Please check to confirm your PR fulfills the following requirements:

PR Type

What kind of change does this PR introduce?

  • Bugfix
  • Feature
  • Code style update (formatting, local variables)
  • Refactoring (no functional changes, no api changes)
  • Build related changes
  • CI related changes
  • Documentation content changes
  • Other... Please describe:

What is the current behavior?

Issue Number: N/A

console.log() when called after finally will be dropped. This could become an issue if code prints late like eslint which uses process.on("exit") to print timing information. This code will run after the logger has completed and will be dropped.

This means that TIMING=all ng lint does not work, eventhough eslint is seeing the var and collecting the data, but fails to print because console.log() is dead.

What is the new behavior?

Once the logger is completed, we reinsert console.log, console.info, console.warn and console.error so that any console logs that happens to trigger as the process is exiting, will still be printed to stdout.

Maybe there's a way to keep the logger living for longer, but since it's doing asyncronous things, I don't think we can clean it up in process.on('exit') or similiar? This fix at least prints to stdout as a best effort.

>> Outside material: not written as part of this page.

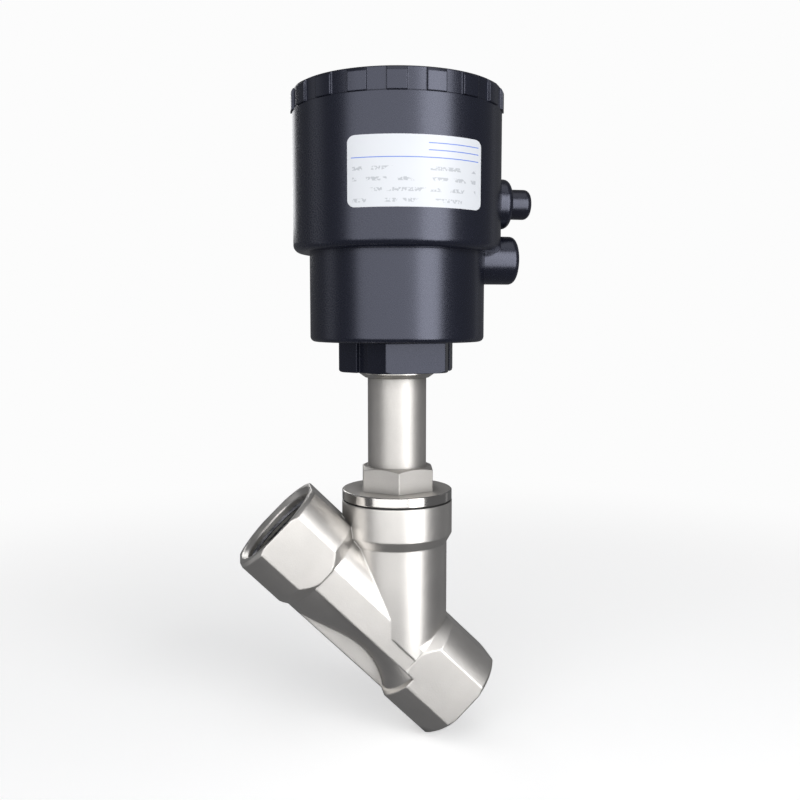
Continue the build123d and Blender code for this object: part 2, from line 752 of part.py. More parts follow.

Does this PR introduce a breaking change?

  • Yes
  • No

Other information

Ran into this issue by trying to print the timing information when using ng lint (angular-eslint), and realised that they werent doing anything weird, the console log was running, it was just disapparing. After some more tracking I realised that angular-cli was the one hijacking console.log(), so hoping to clean out this little tripwire.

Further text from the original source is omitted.